Empirical factors used in the capital asset pricing model, Fama–French model, and their variants may or may not have better explanatory power than co-moments, such as co-skewness, in explaining the cross-section of stock returns during crisis periods and noncrisis periods. The authors find that beta and size consistently show strong explanatory power during noncrisis periods, whereas co-skewness becomes significant during crisis periods.
What’s Inside?
The authors test whether empirical factors used in the capital asset pricing model (CAPM), Fama–French model, and their variants have better explanatory power than co-moments, such as co-skewness, in explaining the cross-section of stock returns during crisis periods and noncrisis periods. The authors conduct tests for several crisis periods since 1929. They find that beta and size consistently show strong explanatory power during noncrisis periods, whereas co-skewness becomes significant during crisis periods.
How Is This Research Useful to Practitioners?
The authors show that empirical factors, specifically beta and size, appear to work well only during normal (i.e., noncrisis) periods. This finding suggests that mechanically applying factor models, such as the CAPM and the Fama–French model, to estimate the cost of equity during crisis periods may yield misleading results.
In addition, some asset managers form their investment strategies using empirical factors. But as the authors’ results show, these factors have low explanatory power during crisis periods, which suggests that any outperformance or underperformance relative to such benchmarks may simply be the result of random chance and not managerial skill. Therefore, during crisis periods, other metrics need to be identified to distinguish managerial skill from luck.
Finally, many financial models use the mean and variance—first and second moments—of stock returns because many models typically assume that stock returns are normally distributed. But this assumption is inconsistent with empirical results that show that stock returns exhibit a higher likelihood of extreme events occurring (i.e., fatter tails).
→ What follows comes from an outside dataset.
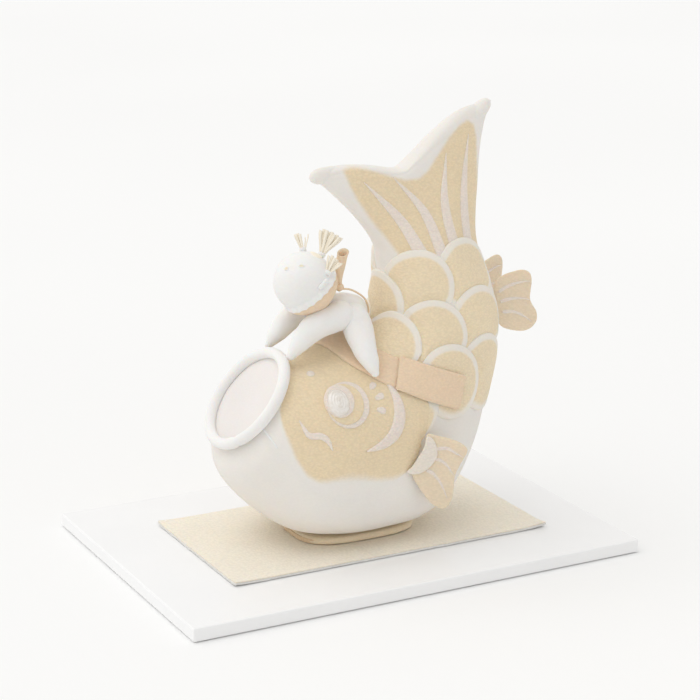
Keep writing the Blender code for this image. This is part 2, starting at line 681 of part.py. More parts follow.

The authors’ results suggest that using the third moment (skewness) in models may help capture tail risk.
How Did the Authors Conduct This Research?
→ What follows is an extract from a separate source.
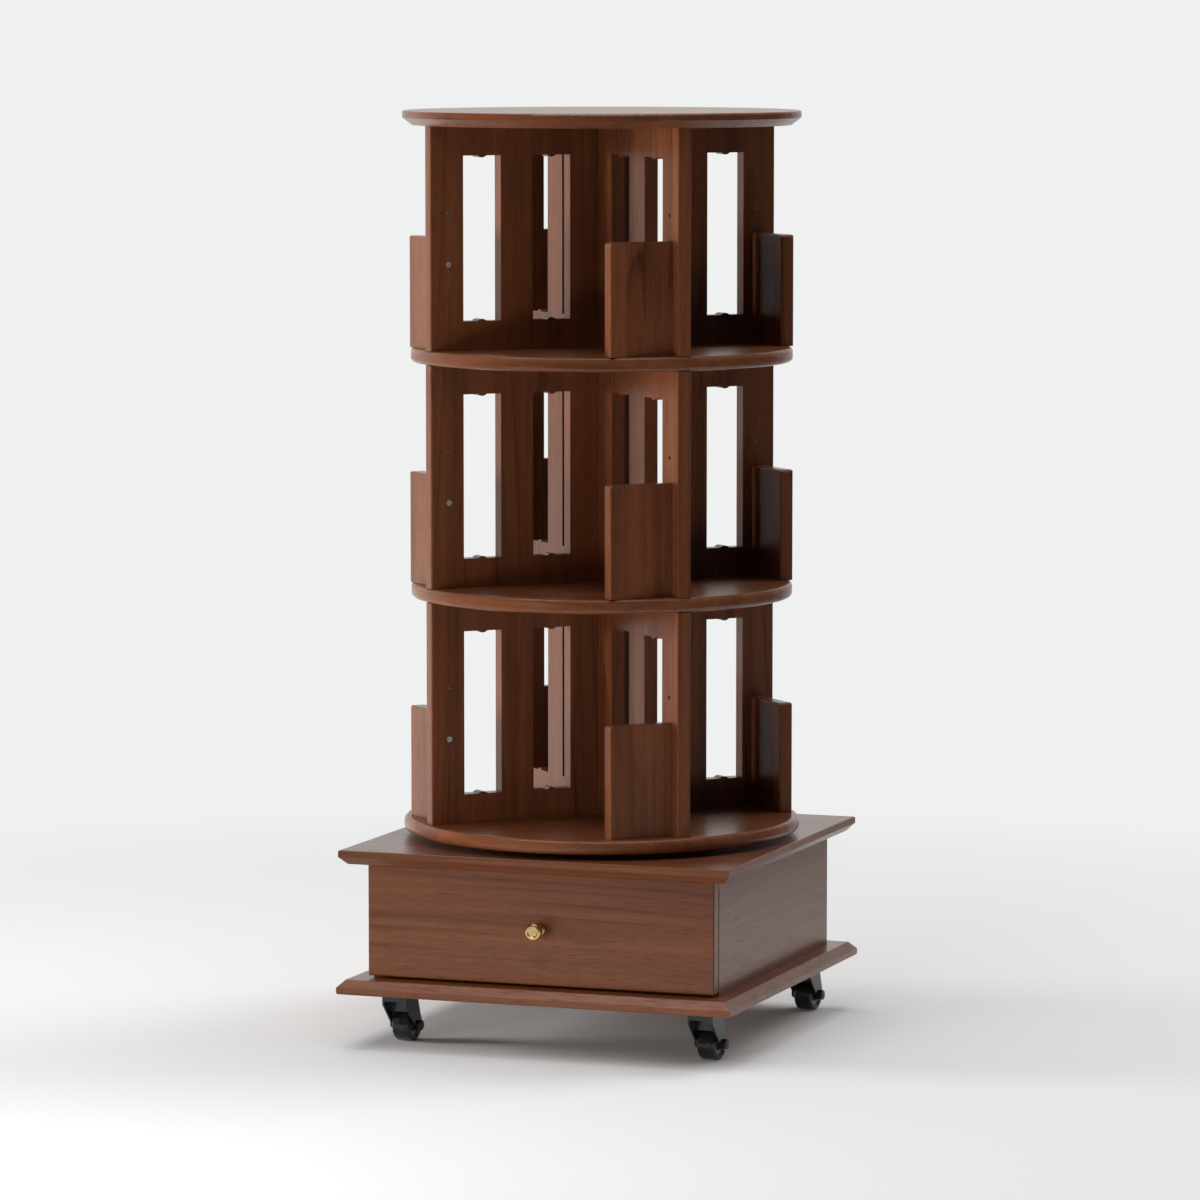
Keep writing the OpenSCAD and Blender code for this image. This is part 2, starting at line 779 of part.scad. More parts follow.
// Top plate of the fork, seen from above, with its rear corners rounded
module fork_top() {
    top_w = 2 * (leg_x + steel_t);
    corner_x = top_w / 2 - fork_corner_r;
    corner_y = fork_back - fork_corner_r;
    translate([-top_w / 2, -fork_front]) square([top_w, fork_front + corner_y]);
    translate([-corner_x, corner_y - eps]) square([2 * corner_x, fork_corner_r + eps]);
    for (x = [-1, 1]) translate([x * corner_x, corner_y]) circle(fork_corner_r);
}

// Side of one leg, seen from the right: an upright cheek that tapers to a boss round the axle
module fork_leg() {
    axle = [caster_trail, hub_z];
    back_y = fork_back - fork_corner_r;
    top_z = crown_z + steel_t / 2;
    front_low = [-fork_front, crown_z - fork_cheek];
    back_low = [back_y, crown_z - fork_cheek / 2];
    polygon([
        [-fork_front, top_z], front_low, touch(front_low, axle, boss_r, 1), axle,
        touch(back_low, axle, boss_r, -1), back_low, [back_y, top_z]
    ]);
    translate(axle) circle(boss_r);
}

// Axle bolt with its head on one leg and its nut on the other
module caster_axle(i) {
    head_t = 4;
    head_r = axle_d / 2 + 3.5;
    nut_bevel = 0.96;
    outside = leg_x + steel_t;
    color(black) at_fork(i) translate([0, caster_trail, hub_z]) rotate([0, 90, 0]) {
        cylinder(h = 2 * (outside + head_t) + 1, r = axle_d / 2, center = true);
        for (z = [-outside - head_t, outside]) translate([0, 0, z]) intersection() {
            cylinder(h = head_t, r = head_r, $fn = 6);
            cylinder(h = head_t, r = head_r * nut_bevel);
        }
    }
}

// Wheel: rounded tread, recessed sides and a hub that stands out to the fork's legs
module caster_wheel(i) {
    wheel_r = wheel_d / 2;
    tread_round = 3.5;
    recess = 2.5;
    recess_in = boss_r + 0.5;
    recess_out = wheel_r - 5.5;
    hub_gap = 0.3;
    hub_out = leg_x - hub_gap;
    color(black) at_fork(i) translate([0, caster_trail, hub_z]) rotate([0, 90, 0]) difference() {
        union() {
            rotate_extrude($fn = 120) {
                translate([0, -wheel_w / 2]) square([wheel_r - tread_round, wheel_w]);
                translate([0, tread_round - wheel_w / 2]) square([wheel_r, wheel_w - 2 * tread_round]);
                for (z = [-1, 1]) translate([wheel_r - tread_round, z * (wheel_w / 2 - tread_round)])
                    circle(tread_round);
            }
            cylinder(h = 2 * hub_out, r = axle_d / 2 + 3, center = true);
        }
        for (z = [-wheel_w / 2 - eps, wheel_w / 2 - recess]) translate([0, 0, z]) rotate_extrude()
            translate([recess_in, 0]) square([recess_out - recess_in, recess + eps]);
        cylinder(h = 4 * leg_x, r = axle_d / 2 + running_gap, center = true);
    }
}

top_disc();
shelf_disc(2);  // upper_shelf
shelf_disc(1);  // lower_shelf
bottom_disc();
for (tier = [0:2]) {
    for (way = [0, 1])
        panel(tier, way);
    for (arm = [0:3])
        book_stop(tier, arm);
}
base_top();
base_bottom();
base_side(-1);  // base_side_left
base_side(1);  // base_side_right
base_back();
drawer_front();
drawer_side(-1);  // drawer_side_left
drawer_side(1);  // drawer_side_right
drawer_back();
drawer_bottom();
knob();
knob_screw();
runner(-1);  // runner_left
runner(1);  // runner_right
turntable_lower_ring();
turntable_upper_ring();
turntable_balls();
stop_screws();
disc_screws();
base_screws();
case_dowels();
base_dowels();
for (i = [0:3]) {
    caster_plate(i);
    caster_fork(i);
    caster_axle(i);
    caster_wheel(i);
}
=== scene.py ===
"""Looks, light and camera of a round revolving bookcase on a drawer base with casters.

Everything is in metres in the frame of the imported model: +Z is up and the drawer faces -Y.
"""
import logging
import math
from dataclasses import dataclass
from enum import Enum
from typing import Any, Optional, Sequence, Union

import bmesh
import bpy
from mathutils import Matrix, Vector


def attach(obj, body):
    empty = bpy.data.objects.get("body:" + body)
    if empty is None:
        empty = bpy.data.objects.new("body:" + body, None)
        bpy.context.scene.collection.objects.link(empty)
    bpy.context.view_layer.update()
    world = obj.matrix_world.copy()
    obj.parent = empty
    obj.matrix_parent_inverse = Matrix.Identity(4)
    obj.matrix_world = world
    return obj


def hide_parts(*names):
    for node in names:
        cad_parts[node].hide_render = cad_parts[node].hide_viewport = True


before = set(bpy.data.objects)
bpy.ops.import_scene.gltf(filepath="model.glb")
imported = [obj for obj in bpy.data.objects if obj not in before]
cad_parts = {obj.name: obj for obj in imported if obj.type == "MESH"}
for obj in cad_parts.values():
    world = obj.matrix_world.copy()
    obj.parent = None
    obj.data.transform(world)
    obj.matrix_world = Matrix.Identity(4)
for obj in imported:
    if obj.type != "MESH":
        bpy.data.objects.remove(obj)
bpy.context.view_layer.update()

LOG = logging.getLogger("bookcase")
Colour = tuple[float, float, float]
Triple = tuple[float, float, float]
Value = Union["Link", float, int, Triple]
MM = 0.001
TIERS = ("lower", "middle", "upper")
SIDES = ("right", "back", "left", "front")
CORNERS = ("front_left", "front_right", "back_left", "back_right")
CASTER_X = 202 * MM
CASTER_Y = 194 * MM
ALL_ROUND = 2.0 * math.pi
SHARP = math.radians(35.0)
SIN_45 = 0.707107


@dataclass(frozen=True)
class Layer:
    """One layer of noise in a material.

    Attributes:
        waves: Waves per metre along each axis, or along, across and through the grain.
        detail: Number of finer layers in it.
        rough: How strong the finer layers are.
    """

    waves: Triple
    detail: float = 2.0
    rough: float = 0.5


# Noise of the wood
LEAN = Layer((1.3, 3.0, 3.0), 1.0)
SWAY = Layer((2.4, 9.0, 9.0), 1.0)
RIPPLE = Layer((9.0, 60.0, 60.0))
FIBRE = Layer((6.0, 420.0, 420.0), 3.0, 0.6)
UNEVEN_YEARS = Layer((0.8, 1.0, 1.0), 1.0)
DARK_YEARS = Layer((2.0, 0.9, 1.0))
FIGURED = Layer((1.6, 13.0, 13.0), 1.0)
PORES = Layer((40.0, 1200.0, 1200.0))
STREAKS = Layer((1.6, 100.0, 100.0), 4.0, 0.62)
BANDS = Layer((0.8, 22.0, 22.0))
MARKS = Layer((7.0, 70.0, 70.0))
WARMTH = Layer((1.1, 6.0, 6.0), 1.0)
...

The authors seek to demonstrate which competing variables better explain the cross-section of stock returns. They compare empirical factors used in variants of the CAPM and the Fama–French model, such as market capitalization, book-to-market equity ratio, return momentum, and liquidity, with higher-order co-moments of returns. They evaluate how important these factors are during crisis and noncrisis periods.
The authors use monthly data of all stocks in the CRSP database from January 1926 to December 2012 as well as matching book value data from either Compustat (1926–2012) or Kenneth French’s data library (1926–1961). In addition to the stock data, they use the following variables: the CRSP value-weighted index as the market portfolio, the one-month T-bill as the risk-free rate, and various factor returns (the difference in the returns of portfolios capturing size, value/growth, momentum, and liquidity).
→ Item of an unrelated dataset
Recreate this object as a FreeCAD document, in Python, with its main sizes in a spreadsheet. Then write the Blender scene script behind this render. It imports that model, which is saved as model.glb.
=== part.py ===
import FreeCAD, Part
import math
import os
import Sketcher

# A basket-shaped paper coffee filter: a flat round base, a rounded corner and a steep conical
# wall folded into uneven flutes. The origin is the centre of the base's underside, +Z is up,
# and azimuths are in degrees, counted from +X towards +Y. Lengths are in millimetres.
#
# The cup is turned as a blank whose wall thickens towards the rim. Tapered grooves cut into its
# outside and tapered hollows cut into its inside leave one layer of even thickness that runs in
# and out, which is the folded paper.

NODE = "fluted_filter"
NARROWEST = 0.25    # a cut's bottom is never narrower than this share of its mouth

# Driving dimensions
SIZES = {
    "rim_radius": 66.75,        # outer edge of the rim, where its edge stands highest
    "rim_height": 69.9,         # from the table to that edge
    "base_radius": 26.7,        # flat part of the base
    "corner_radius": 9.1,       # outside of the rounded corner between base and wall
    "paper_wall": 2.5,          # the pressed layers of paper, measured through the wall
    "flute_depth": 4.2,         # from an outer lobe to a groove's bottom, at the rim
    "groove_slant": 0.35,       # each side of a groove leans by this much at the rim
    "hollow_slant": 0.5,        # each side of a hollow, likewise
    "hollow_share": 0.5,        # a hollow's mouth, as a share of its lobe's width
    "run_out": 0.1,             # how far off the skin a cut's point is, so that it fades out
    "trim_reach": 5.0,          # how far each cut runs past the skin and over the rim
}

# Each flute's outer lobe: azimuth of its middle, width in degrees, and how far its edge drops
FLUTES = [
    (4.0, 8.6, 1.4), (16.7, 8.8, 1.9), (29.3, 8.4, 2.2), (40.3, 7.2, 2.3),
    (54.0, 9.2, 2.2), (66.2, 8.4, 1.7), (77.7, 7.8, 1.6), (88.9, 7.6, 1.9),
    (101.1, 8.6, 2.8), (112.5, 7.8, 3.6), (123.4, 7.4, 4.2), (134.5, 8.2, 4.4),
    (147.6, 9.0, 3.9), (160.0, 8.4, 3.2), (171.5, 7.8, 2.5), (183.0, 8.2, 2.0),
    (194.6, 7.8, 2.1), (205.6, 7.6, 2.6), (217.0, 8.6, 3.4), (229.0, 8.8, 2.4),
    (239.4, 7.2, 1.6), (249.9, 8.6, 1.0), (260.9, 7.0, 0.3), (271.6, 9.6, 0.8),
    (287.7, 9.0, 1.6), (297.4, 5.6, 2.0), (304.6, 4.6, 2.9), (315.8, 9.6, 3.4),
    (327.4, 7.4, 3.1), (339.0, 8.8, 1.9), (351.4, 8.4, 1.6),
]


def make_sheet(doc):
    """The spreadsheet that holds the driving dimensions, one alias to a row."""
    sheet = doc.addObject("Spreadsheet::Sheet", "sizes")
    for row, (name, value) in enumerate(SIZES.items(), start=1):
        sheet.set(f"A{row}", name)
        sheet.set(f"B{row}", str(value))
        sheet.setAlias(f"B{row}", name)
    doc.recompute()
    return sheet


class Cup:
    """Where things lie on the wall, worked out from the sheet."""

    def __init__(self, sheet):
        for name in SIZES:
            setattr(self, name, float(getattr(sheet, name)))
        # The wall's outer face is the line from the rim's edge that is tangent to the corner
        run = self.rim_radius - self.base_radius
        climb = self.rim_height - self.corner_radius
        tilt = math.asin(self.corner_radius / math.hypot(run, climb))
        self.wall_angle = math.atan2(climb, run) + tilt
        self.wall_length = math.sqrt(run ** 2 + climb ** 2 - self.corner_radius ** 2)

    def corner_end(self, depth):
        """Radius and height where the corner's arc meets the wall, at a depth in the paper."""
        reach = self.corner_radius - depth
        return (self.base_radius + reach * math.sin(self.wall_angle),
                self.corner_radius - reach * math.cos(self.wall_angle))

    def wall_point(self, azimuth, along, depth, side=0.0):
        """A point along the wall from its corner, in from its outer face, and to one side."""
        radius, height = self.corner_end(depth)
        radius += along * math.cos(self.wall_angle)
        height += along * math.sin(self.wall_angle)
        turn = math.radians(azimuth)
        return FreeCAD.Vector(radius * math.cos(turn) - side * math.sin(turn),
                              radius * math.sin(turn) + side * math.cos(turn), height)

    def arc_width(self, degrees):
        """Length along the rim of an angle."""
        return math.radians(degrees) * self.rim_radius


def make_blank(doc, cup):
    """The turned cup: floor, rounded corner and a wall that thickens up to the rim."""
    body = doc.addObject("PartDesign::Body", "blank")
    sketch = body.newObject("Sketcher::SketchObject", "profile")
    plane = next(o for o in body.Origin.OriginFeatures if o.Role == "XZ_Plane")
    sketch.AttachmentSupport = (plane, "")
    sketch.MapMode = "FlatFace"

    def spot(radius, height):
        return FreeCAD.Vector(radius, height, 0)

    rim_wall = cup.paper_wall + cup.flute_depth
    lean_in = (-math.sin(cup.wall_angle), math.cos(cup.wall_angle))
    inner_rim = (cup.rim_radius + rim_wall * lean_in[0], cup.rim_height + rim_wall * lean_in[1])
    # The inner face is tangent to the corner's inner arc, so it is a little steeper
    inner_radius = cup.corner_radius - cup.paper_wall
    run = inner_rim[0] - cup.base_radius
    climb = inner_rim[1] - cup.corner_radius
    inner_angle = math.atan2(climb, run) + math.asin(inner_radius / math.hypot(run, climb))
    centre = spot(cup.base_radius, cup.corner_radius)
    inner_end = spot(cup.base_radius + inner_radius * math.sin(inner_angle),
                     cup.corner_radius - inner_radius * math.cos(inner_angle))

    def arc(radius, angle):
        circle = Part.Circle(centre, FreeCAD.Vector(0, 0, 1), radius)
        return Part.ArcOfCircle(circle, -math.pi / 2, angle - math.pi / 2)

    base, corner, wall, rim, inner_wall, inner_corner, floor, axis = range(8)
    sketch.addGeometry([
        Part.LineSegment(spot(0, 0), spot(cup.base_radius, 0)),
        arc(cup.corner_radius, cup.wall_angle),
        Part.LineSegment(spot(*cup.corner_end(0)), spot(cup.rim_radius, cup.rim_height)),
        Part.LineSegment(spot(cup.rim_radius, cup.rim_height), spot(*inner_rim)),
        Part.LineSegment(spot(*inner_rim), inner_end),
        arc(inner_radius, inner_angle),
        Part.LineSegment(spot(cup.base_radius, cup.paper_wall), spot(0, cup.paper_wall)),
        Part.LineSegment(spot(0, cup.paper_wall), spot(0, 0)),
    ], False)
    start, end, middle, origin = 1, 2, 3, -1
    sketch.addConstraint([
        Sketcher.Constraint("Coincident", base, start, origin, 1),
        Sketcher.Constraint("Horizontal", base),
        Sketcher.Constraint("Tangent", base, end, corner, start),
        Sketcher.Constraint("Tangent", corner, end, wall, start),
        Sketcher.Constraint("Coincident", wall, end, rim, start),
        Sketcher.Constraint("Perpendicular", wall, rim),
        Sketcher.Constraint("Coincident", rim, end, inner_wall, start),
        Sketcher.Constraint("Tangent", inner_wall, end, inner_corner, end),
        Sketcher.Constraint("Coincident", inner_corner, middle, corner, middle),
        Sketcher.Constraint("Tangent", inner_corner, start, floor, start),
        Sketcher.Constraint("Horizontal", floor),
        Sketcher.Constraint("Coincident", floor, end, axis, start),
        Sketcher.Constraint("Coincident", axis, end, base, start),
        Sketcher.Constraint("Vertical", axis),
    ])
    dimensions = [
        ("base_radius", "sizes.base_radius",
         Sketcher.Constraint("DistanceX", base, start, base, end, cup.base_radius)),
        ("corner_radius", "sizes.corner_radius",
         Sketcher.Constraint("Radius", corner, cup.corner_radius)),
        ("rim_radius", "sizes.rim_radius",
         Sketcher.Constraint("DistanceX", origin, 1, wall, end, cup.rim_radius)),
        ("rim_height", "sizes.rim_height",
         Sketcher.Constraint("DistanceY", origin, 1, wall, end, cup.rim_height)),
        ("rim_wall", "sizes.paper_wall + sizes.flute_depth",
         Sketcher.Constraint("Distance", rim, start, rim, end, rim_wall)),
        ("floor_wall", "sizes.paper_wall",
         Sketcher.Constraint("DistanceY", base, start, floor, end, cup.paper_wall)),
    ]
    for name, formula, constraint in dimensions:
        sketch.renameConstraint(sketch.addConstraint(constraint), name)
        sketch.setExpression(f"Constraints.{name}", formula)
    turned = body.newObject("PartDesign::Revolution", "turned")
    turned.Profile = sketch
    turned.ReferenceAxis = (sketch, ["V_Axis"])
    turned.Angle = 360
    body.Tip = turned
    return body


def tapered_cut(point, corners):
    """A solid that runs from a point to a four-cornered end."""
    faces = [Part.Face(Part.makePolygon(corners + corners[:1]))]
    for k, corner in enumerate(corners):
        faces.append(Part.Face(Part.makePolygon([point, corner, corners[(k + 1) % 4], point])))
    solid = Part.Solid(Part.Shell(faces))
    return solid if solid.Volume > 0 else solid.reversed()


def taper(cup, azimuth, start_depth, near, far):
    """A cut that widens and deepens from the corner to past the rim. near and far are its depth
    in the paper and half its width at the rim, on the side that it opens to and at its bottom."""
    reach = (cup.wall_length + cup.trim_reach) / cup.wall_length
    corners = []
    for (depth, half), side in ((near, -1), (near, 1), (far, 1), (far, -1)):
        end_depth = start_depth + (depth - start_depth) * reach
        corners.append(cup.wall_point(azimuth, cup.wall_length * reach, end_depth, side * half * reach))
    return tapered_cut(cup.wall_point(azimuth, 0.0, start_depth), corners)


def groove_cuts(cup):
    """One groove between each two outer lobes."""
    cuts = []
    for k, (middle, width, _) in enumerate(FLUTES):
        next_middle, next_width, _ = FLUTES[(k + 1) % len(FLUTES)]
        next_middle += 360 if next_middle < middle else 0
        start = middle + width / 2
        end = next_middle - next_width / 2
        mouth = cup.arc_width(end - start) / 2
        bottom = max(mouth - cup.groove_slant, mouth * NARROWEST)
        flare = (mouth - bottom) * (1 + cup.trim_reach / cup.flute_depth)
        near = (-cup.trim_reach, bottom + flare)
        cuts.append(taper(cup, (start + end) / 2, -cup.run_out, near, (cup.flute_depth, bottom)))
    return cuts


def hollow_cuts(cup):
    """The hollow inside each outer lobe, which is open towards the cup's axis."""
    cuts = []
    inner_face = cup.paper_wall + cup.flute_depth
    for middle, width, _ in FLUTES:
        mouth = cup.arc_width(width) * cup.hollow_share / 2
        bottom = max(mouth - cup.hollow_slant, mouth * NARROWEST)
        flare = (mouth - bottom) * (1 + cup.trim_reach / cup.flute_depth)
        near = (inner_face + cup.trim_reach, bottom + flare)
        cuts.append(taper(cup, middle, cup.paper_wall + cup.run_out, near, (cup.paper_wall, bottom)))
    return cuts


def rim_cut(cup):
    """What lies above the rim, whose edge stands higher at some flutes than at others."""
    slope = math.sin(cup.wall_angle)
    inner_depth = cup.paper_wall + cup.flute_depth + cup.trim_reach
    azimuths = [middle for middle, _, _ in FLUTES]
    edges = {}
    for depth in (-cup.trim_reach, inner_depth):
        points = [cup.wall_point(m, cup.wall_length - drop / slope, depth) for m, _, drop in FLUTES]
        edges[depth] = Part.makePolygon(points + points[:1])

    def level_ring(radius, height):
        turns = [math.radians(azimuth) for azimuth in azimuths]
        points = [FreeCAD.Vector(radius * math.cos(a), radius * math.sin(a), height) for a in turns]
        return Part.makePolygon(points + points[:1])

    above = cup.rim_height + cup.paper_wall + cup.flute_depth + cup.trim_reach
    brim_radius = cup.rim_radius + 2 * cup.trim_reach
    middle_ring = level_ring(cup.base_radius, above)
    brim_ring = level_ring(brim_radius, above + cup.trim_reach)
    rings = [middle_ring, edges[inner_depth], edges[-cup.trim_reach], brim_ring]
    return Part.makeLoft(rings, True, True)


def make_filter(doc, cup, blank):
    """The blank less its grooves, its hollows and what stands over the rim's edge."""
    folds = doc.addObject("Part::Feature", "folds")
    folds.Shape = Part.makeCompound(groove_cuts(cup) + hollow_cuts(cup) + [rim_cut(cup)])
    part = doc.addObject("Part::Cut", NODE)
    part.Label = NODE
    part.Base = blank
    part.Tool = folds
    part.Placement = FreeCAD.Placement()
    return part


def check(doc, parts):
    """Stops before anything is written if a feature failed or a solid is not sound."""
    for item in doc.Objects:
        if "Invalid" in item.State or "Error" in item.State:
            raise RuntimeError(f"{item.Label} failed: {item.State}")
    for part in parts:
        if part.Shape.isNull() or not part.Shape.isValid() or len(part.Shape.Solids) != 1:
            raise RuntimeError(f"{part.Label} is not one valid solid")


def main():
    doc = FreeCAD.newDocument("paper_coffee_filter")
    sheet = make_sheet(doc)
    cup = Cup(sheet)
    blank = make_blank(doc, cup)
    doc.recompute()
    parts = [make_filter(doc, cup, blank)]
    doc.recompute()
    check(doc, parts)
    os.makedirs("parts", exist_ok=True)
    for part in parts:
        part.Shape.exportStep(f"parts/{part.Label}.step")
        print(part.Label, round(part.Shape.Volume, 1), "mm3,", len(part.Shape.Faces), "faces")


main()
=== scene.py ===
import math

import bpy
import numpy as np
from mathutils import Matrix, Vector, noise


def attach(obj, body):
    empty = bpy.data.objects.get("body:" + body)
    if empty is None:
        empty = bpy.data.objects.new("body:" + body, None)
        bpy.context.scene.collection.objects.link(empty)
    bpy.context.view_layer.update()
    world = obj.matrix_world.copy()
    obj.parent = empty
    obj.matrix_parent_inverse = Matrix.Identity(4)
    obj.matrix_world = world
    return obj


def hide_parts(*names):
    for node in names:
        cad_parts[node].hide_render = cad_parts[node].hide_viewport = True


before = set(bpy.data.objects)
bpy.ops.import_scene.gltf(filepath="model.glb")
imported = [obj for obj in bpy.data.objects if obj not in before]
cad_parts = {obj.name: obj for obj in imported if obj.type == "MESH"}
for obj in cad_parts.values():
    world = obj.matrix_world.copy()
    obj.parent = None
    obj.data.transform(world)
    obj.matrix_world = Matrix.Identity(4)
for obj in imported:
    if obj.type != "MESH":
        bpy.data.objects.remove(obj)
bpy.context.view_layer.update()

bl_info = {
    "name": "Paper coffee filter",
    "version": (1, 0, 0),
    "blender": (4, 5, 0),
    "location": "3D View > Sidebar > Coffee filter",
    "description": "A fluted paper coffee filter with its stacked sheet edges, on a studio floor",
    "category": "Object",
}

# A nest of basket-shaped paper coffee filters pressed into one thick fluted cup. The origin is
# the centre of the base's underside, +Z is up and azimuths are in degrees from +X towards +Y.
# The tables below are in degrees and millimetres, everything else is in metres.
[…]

After sorting the stocks into various portfolios, the authors then perform their analysis around three sample periods: (1) the periods surrounding the 1929 crash and the 1987 crash, (2) the periods surrounding the dot-com bubble in the late 1990s and the recent credit crunch, and (3) the periods outside of two crisis periods between 1926 and 2012. They perform a time-series test of the variation in portfolio and market returns. Then the authors perform two-stage regressions to test the pricing power of variants of the CAPM and the Fama–French model with some specifications augmented to include return momentum, liquidity, and co-skewness.
Abstractor’s Viewpoint
The results of the authors’ study help highlight a very important point often forgotten in practice: We should not blindly apply models because even extremely useful models do not work all the time. For example, in comparing the cost of equity at the beginning and end of 2008, a mechanical application of the CAPM may lead to the counterintuitive result that a firm’s cost of equity had decreased by the end of the year, when the markets were severely dislocated.